### Work to complete
Copy these lines exactly and nothing else: from the line holding "for step in range(panel_round_steps" to the line holding "if empty is", both lines included.

### Dataset excerpt
======
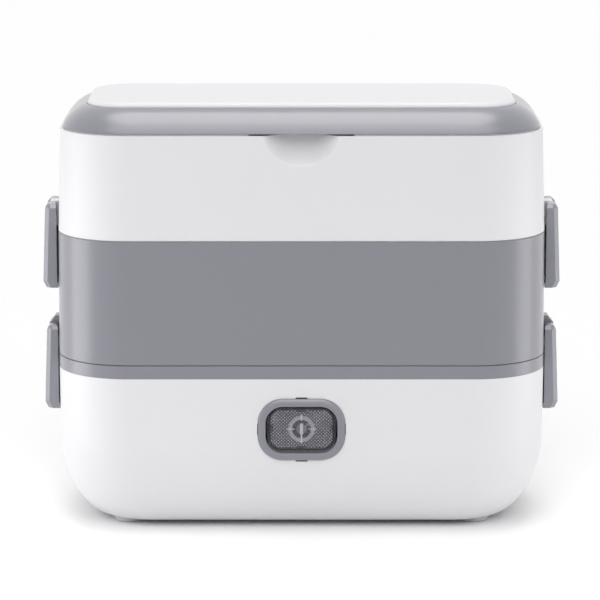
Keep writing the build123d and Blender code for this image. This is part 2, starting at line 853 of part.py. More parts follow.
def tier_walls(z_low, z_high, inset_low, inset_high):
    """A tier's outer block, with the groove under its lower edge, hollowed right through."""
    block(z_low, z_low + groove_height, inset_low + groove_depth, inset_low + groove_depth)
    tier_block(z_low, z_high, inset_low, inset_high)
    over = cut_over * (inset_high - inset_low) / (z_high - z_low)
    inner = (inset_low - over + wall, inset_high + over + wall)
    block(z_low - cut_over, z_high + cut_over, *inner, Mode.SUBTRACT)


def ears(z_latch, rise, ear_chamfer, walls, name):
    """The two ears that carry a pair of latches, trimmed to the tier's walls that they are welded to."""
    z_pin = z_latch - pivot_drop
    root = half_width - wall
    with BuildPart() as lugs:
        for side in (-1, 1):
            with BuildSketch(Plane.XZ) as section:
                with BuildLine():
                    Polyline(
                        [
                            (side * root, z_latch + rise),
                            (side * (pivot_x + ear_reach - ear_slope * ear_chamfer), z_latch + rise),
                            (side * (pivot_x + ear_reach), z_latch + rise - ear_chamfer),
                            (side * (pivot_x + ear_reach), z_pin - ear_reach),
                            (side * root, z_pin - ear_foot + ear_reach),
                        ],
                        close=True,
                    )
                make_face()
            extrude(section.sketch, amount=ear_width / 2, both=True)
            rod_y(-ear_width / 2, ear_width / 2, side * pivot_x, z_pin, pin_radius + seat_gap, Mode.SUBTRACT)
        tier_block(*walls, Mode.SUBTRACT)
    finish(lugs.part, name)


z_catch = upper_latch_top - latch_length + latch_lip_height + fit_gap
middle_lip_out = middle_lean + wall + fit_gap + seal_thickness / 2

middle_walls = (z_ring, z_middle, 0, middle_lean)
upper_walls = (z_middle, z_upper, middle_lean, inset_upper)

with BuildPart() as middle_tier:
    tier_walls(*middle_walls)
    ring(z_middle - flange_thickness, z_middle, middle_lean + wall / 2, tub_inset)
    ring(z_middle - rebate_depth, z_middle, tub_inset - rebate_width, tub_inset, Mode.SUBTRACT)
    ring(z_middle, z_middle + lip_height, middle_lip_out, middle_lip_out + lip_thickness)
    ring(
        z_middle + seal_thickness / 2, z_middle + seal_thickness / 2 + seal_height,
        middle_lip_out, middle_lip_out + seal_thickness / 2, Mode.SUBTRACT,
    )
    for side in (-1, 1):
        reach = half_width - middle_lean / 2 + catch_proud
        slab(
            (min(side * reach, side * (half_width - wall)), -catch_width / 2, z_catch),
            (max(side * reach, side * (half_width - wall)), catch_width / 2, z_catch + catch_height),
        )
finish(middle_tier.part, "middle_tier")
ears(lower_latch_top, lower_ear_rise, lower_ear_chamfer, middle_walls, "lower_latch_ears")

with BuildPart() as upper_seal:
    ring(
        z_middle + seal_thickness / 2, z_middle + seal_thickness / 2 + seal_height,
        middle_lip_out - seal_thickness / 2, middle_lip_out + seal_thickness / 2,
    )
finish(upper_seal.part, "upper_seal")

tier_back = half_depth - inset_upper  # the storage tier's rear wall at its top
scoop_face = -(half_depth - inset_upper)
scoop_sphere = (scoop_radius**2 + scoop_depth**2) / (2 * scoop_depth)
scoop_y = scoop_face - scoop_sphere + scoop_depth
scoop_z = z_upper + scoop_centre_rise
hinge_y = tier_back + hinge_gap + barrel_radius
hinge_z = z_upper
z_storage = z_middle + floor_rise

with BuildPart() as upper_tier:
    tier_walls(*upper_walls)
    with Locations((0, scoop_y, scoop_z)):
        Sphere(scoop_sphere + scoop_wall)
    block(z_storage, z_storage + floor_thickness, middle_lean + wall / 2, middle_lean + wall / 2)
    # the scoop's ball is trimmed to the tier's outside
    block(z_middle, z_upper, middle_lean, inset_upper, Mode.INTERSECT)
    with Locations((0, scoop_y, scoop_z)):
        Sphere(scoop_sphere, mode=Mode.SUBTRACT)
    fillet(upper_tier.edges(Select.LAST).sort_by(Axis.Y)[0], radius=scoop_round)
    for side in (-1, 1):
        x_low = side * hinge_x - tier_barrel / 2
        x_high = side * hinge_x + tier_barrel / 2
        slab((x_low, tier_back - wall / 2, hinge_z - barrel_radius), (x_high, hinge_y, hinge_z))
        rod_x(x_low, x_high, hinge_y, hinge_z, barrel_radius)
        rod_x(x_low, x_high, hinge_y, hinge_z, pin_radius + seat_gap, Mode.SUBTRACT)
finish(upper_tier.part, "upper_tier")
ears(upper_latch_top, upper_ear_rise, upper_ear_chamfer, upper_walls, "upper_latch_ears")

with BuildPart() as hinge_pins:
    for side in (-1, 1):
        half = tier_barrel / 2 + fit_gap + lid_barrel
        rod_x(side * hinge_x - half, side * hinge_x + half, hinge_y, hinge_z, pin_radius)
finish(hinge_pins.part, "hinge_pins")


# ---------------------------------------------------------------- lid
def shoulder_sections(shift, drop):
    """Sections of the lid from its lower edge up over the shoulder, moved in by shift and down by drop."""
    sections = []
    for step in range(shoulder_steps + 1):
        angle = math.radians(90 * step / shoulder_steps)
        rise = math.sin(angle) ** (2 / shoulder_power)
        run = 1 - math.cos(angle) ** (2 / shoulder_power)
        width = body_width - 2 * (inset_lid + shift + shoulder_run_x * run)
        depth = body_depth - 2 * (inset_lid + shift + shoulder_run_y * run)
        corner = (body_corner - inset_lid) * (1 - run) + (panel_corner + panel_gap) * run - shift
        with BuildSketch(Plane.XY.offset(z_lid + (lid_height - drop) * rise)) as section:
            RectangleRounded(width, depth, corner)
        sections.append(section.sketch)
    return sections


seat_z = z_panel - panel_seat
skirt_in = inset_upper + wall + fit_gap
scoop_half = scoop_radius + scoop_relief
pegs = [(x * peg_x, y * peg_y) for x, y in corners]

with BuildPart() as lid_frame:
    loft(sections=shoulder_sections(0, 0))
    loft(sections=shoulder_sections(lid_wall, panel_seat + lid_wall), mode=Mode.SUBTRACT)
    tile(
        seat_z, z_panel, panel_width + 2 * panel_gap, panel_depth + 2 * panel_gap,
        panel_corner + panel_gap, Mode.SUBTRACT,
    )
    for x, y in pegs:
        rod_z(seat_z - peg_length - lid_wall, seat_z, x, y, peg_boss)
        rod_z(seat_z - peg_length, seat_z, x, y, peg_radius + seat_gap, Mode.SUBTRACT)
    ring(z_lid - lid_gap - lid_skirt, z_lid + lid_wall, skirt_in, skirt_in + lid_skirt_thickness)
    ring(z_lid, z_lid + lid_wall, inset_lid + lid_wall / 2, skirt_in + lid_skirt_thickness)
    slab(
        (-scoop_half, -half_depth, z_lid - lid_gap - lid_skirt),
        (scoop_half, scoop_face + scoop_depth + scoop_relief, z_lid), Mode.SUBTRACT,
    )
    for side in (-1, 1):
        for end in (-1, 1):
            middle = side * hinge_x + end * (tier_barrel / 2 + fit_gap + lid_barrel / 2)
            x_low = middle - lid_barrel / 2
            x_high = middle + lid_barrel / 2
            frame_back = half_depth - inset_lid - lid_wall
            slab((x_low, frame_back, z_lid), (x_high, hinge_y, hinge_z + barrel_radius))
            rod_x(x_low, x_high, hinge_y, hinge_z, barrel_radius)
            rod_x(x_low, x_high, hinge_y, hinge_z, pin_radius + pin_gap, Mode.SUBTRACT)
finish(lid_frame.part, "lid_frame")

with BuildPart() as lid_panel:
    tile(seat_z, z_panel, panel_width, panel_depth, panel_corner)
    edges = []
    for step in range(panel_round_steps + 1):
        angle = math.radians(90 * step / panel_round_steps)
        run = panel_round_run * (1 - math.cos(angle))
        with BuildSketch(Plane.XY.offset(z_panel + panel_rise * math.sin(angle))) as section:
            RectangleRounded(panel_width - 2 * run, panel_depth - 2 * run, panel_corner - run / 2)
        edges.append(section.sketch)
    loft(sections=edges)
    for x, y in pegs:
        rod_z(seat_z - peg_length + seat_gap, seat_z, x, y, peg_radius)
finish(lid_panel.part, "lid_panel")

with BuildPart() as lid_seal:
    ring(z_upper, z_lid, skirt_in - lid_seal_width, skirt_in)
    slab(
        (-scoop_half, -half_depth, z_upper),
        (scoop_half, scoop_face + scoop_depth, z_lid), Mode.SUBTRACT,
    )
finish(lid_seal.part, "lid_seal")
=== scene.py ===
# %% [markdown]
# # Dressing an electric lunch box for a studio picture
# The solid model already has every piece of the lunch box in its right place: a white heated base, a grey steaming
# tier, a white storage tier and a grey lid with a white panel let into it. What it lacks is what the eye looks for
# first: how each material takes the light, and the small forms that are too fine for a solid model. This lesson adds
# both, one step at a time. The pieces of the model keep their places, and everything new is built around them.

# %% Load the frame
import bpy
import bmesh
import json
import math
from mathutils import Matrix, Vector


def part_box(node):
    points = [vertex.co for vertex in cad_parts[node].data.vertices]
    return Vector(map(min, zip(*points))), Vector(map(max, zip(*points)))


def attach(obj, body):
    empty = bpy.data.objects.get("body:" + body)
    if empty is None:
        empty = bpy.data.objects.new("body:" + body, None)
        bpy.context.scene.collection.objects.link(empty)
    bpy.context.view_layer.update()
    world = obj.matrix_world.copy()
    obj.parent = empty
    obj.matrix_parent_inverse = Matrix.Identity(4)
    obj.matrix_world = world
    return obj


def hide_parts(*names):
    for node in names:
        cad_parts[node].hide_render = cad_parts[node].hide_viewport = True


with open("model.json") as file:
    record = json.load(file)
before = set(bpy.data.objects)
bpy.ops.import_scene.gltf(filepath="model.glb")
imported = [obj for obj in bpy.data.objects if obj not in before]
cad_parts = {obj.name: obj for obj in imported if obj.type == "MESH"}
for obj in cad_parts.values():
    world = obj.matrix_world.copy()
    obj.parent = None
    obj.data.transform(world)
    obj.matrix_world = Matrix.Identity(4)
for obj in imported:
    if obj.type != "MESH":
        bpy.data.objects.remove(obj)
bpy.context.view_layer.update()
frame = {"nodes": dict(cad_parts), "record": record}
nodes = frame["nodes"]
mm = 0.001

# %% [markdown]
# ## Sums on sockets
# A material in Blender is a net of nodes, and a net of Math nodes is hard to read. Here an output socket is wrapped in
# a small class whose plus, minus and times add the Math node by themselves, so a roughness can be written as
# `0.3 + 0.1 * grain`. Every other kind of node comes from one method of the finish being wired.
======
### The reply
    for step in range(panel_round_steps + 1):
        angle = math.radians(90 * step / panel_round_steps)
        run = panel_round_run * (1 - math.cos(angle))
        with BuildSketch(Plane.XY.offset(z_panel + panel_rise * math.sin(angle))) as section:
            RectangleRounded(panel_width - 2 * run, panel_depth - 2 * run, panel_corner - run / 2)
        edges.append(section.sketch)
    loft(sections=edges)
    for x, y in pegs:
        rod_z(seat_z - peg_length + seat_gap, seat_z, x, y, peg_radius)
finish(lid_panel.part, "lid_panel")

with BuildPart() as lid_seal:
    ring(z_upper, z_lid, skirt_in - lid_seal_width, skirt_in)
    slab(
        (-scoop_half, -half_depth, z_upper),
        (scoop_half, scoop_face + scoop_depth, z_lid), Mode.SUBTRACT,
    )
finish(lid_seal.part, "lid_seal")
=== scene.py ===
# %% [markdown]
# # Dressing an electric lunch box for a studio picture
# The solid model already has every piece of the lunch box in its right place: a white heated base, a grey steaming
# tier, a white storage tier and a grey lid with a white panel let into it. What it lacks is what the eye looks for
# first: how each material takes the light, and the small forms that are too fine for a solid model. This lesson adds
# both, one step at a time. The pieces of the model keep their places, and everything new is built around them.

# %% Load the frame
import bpy
import bmesh
import json
import math
from mathutils import Matrix, Vector


def part_box(node):
    points = [vertex.co for vertex in cad_parts[node].data.vertices]
    return Vector(map(min, zip(*points))), Vector(map(max, zip(*points)))


def attach(obj, body):
    empty = bpy.data.objects.get("body:" + body)
    if empty is None:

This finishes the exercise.